The worker denied that she was involved with stealing items or allowing any of the customers to steal any items. The loss prevention worker knew she was in the middle of a divorce and this situation could cause her the loss of custody of her son if she refused to confess. After more than four hours of being interrogated, the employee signed a confession admitting that she had stolen the money which was a felony. Based on the confession, she was charged with larceny. She pled guilty, was placed on probation and ordered to pay $5,500 in restitution to the store.

A year later, the Philadelphia Inquirer published a series of articles revealing that thousands of other employees of this same store in many states had been coerced to falsely confess to theft in circumstances very similar to the 1989 worker’s case.

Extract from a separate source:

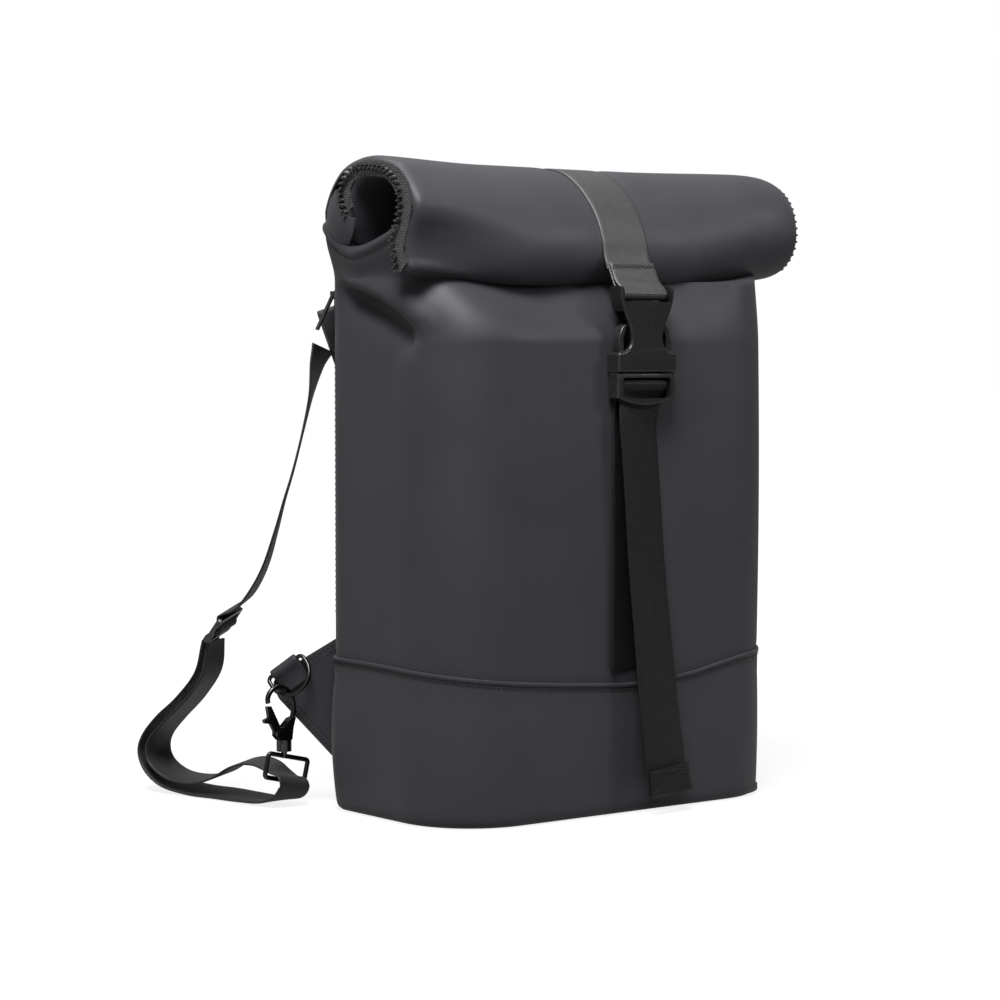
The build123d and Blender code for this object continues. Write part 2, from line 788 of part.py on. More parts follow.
with BuildPart() as ring_sleeve:
    with BuildSketch(Plane(origin=bar_origin, x_dir=down_tab, z_dir=bar_along)):
        Circle(sleeve_radius)
    extrude(amount=sleeve_length / 2, both=True)
    with BuildSketch(Plane(origin=on_tab(bar_middle), x_dir=down_tab, z_dir=bar_along)):
        with Locations((sleeve_radius, 0)):
            Rectangle(2 * sleeve_radius + 3, tab_thickness + 2 * tongue)
    extrude(amount=sleeve_length / 2, both=True)
    with BuildSketch(Plane(origin=bar_origin, x_dir=down_tab, z_dir=bar_along)):
        Circle(wire + clear)
    extrude(amount=sleeve_length, both=True, mode=Mode.SUBTRACT)
    add(side_tab.part, mode=Mode.SUBTRACT)
hand_over_pair(ring_sleeve, "ring_sleeve")

with BuildPart() as d_ring:
    ring_plane = Plane(origin=bar_origin, x_dir=bar_along, z_dir=bar_along.cross(ring_down))
    bend = 3.0
    nook = bend * (1 - math.sin(math.radians(45)))
    with BuildLine(ring_plane) as ring_line:
        Line((-ring_half + bend, 0), (ring_half - bend, 0))
        ThreePointArc((ring_half - bend, 0), (ring_half - nook, nook), (ring_half, bend))
        Line((ring_half, bend), (ring_half, ring_leg))
        ThreePointArc((ring_half, ring_leg), (0, ring_leg + ring_half), (-ring_half, ring_leg))
        Line((-ring_half, ring_leg), (-ring_half, bend))
        ThreePointArc((-ring_half, bend), (-ring_half + nook, nook), (-ring_half + bend, 0))
    with BuildSketch(Plane(origin=bar_origin, x_dir=ring_down, z_dir=bar_along)):
        Circle(wire)
    sweep(path=ring_line.line)
hand_over_pair(d_ring, "d_ring")

# ---------------------------------------------------------------- swivel snap hook
hook_x, hook_y = hook_axis
hook_plane = Plane(origin=(hook_x, hook_y, 0), x_dir=(1, 0, 0), z_dir=(0, -1, 0))
eye_rise = eye_height - 2 * eye_wire
eye_slope = math.radians(eye_tilt)
eye_top_z = eye_bar_height + eye_rise * math.cos(eye_slope)
collar_foot = eye_top_z + eye_wire + 2.4
collar_radius = 5.0
collar_height = 7.5
claw_foot = collar_foot + collar_height
pin_reach = 5.5              # swivel pin inside the collar

eye_plane = Plane(
    origin=(
        hook_x + eye_rise / 2 * math.sin(eye_slope),
        hook_y,
        eye_bar_height + eye_rise / 2 * math.cos(eye_slope),
    ),
    x_dir=(math.cos(eye_slope), 0, -math.sin(eye_slope)),
    z_dir=(0, -1, 0),
)
with BuildSketch(eye_plane) as eye_outline:
    RectangleRounded(eye_width - 2 * eye_wire, eye_rise, 2)
eye_path = eye_outline.sketch.face().outer_wire()
with BuildPart() as hook_eye:
    with BuildSketch(Plane(origin=eye_path @ 0, z_dir=eye_path % 0)):
        Circle(eye_wire)
    sweep(path=eye_path)
    with Locations((hook_x, hook_y, eye_top_z - 0.5)):
        Cylinder(
            pin_radius,
            collar_foot + pin_reach - eye_top_z,
            align=(Align.CENTER, Align.CENTER, Align.MIN),
        )
hand_over_pair(hook_eye, "hook_eye")

gate_pivot = (-5.0, claw_foot + 5.0)
claw_top = 79.6
with BuildPart() as snap_hook:
    with Locations((hook_x, hook_y, collar_foot)):
        Cylinder(collar_radius, collar_height, align=(Align.CENTER, Align.CENTER, Align.MIN))
    with BuildSketch(hook_plane):
        with BuildLine():
            Polyline(
                (-4.6, claw_foot),
                (4.6, claw_foot),
                (5.6, claw_foot + 8),
                (7.6, claw_foot + 15),
                (3.6, claw_foot + 14),
                (-1.4, claw_foot + 9),
                (-7.2, claw_foot + 8),
                (-7.4, claw_foot + 3),
                close=True,
            )
        make_face()
    extrude(amount=3.2, both=True)
    with BuildSketch(hook_plane):
        with BuildLine():
            Polyline(
                (-9, claw_foot + 1.5),
                (-2.2, claw_foot + 1.5),
                (0.6, claw_foot + 12),
                (-9, claw_foot + 12),
                close=True,
            )
        make_face()
    extrude(amount=1.8, both=True, mode=Mode.SUBTRACT)
    with BuildLine(hook_plane) as claw_line:
        Spline(
            (5.0, claw_foot + 11),
            (7.4, claw_foot + 19),
            (6.6, 71),
            (1.0, claw_top - 1.4),
            (-6.0, claw_top),
            (-11.4, claw_top - 3.8),
            (-12.4, 69.6),
        )
    with BuildSketch(Plane(origin=claw_line.line @ 0, z_dir=claw_line.line % 0)):
        Circle(claw_wire)
    sweep(path=claw_line.line)
    with Locations((hook_x, hook_y, collar_foot)):
        Cylinder(
            pin_radius + pin_clear,
            pin_reach + clear,
            align=(Align.CENTER, Align.CENTER, Align.MIN),
            mode=Mode.SUBTRACT,
        )
    with Locations((hook_x + gate_pivot[0], hook_y, gate_pivot[1])):
        with Locations(Rotation(90, 0, 0)):
            Cylinder(0.9 + pin_clear, 5, mode=Mode.SUBTRACT)
hand_over_pair(snap_hook, "snap_hook")

with BuildPart() as hook_gate:
    with BuildSketch(hook_plane):
        with BuildLine():
            Polyline(
                (gate_pivot[0] - 1.8, gate_pivot[1] - 1.6),
                (gate_pivot[0] + 1.6, gate_pivot[1] - 1.2),
                (gate_pivot[0] + 1.4, gate_pivot[1] + 4),
                (-10.6, 67.4),
                (-14.0, 67.4),
                (-12.6, 60),
                (-16.4, 58.6),
                (-15.6, 56.4),
                (-11.4, 56),
                close=True,
            )
        make_face()
    extrude(amount=1.5, both=True)
    with Locations((hook_x + gate_pivot[0], hook_y, gate_pivot[1])):
        with Locations(Rotation(90, 0, 0)):
            Cylinder(0.9, 5)
hand_over_pair(hook_gate, "hook_gate")

# -------------------------------------------------------------------- haul loop
haul_half = 52.0             # half the distance between its feet, sewn onto the yokes
haul_spring = yoke_middle_height   # where the feet end and the bow begins
haul_foot = haul_spring - 16
haul_top = haul_spring + 44
haul_width = 10.0
haul_thickness = 3.2
haul_y = half_depth + yoke_thickness + 2 * clear + haul_thickness / 2
with BuildPart() as haul_loop:
    with BuildSketch(Plane(origin=(0, haul_y, 0), x_dir=(-1, 0, 0), z_dir=(0, 1, 0))):
        with BuildLine():
            Line((-haul_half, haul_foot), (-haul_half, haul_spring))
            ThreePointArc((-haul_half, haul_spring), (0, haul_top), (haul_half, haul_spring))
            Line((haul_half, haul_spring), (haul_half, haul_foot))
        trace(line_width=haul_width)
    extrude(amount=haul_thickness / 2, both=True)
hand_over(haul_loop, "haul_loop")
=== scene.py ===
"""Roll-top backpack in matte coated leather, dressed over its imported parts.

Frame: X to the right seen from the front, Y towards the back, Z up. Shapes are worked in
millimetres and made into meshes in metres.
"""
import json
import math

import bmesh
import bpy
import numpy as np
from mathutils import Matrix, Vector

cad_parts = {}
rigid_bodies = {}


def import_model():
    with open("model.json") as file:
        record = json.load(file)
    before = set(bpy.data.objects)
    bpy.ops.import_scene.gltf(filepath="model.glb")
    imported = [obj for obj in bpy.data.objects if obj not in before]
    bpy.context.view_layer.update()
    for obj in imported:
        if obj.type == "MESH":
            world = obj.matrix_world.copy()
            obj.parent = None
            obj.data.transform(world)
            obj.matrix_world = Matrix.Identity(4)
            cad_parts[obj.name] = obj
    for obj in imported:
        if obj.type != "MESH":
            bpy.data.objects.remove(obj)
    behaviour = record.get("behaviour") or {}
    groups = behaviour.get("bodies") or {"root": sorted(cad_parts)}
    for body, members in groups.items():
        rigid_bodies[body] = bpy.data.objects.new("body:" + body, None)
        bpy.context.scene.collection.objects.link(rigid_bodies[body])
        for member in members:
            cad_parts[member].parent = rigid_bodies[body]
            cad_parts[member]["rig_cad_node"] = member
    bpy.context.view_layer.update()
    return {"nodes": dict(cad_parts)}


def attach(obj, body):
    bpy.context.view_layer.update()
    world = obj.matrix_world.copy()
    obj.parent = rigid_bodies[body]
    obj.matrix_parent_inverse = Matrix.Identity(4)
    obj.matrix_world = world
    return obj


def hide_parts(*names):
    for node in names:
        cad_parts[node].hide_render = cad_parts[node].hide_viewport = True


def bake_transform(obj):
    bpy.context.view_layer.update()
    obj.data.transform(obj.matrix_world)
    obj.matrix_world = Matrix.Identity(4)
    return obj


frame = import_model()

MM = 0.001
SIDES = (("left", 1), ("right", -1))


# ------------------------------------------------------------------ node helpers
def node(tree, kind, inputs=None, **settings):
    """Add a node, set its properties, and wire or set its inputs by name or number."""
    made = tree.nodes.new(kind)
    for key, value in settings.items():
        setattr(made, key, value)
    for key, value in (inputs or {}).items():
        socket = made.inputs[key]
        if isinstance(value, bpy.types.NodeSocket):
            tree.links.new(value, socket)
        else:
            socket.default_value = value
    return made


def sums(tree, operation, first, second=0.0, third=0.0):
    """A Math node's result."""
    made = node(tree, "ShaderNodeMath", {0: first, 1: second, 2: third}, operation=operation)
    return made.outputs[0]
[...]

Two former employees said the company had a longstanding policy of coercing confessions of theft from employees without corroborating evidence. The two employees also appeared on an episode of the television program “60 Minutes” and said that they had a quota of as many as 30 confessions per month, and that the interrogations were carried out at many of the more than 1,000 company stores in several states.

An attorney was appointed to represent the 1989 worker. Based on the disclosures, her attorney filed a motion to vacate her conviction. The motion was granted. The store denied that her confession was false and she went to trial in Massachusetts. In 1992, a jury acquitted Adams of larceny of more than $250, but convicted her of larceny under $250, which was a misdemeanor. After the trial, her attorney argued the verdict was not supported by the evidence and the trial judge vacated the conviction and dismissed the case. The prosecution appealed and in 1993, the Supreme Judicial Court of Massachusetts upheld the dismissal.

The attorney for the 1989 employee then filed a lawsuit on behalf of her and many other of the store’s employees who said they were similarly coerced to confess falsely to theft and were fired. In 1993, the company agreed to pay $5.5 million to settle a class action lawsuit involving about 2,000 former employees.

This pursuit of justice did not end there however, and ultimately had a tragic ending for the attorney of the 1989 employee who was terminated. The attorney pursued the store with a separate lawsuit including 50 of the former store workers. The courts punished him for contempt for disobeying the judicial orders, and he was fined tens of thousands of dollars, jailed for months, lost his house and life savings, and eventually saw his law license suspended as well. Eventually even his marriage failed as a result of this quest for justice.

Eventually the attorney and a few other of his clients got money from the company he sued. The 1989 fired worker got $5,000 that she gave to her attorney for her appreciation of his hard work and dedication.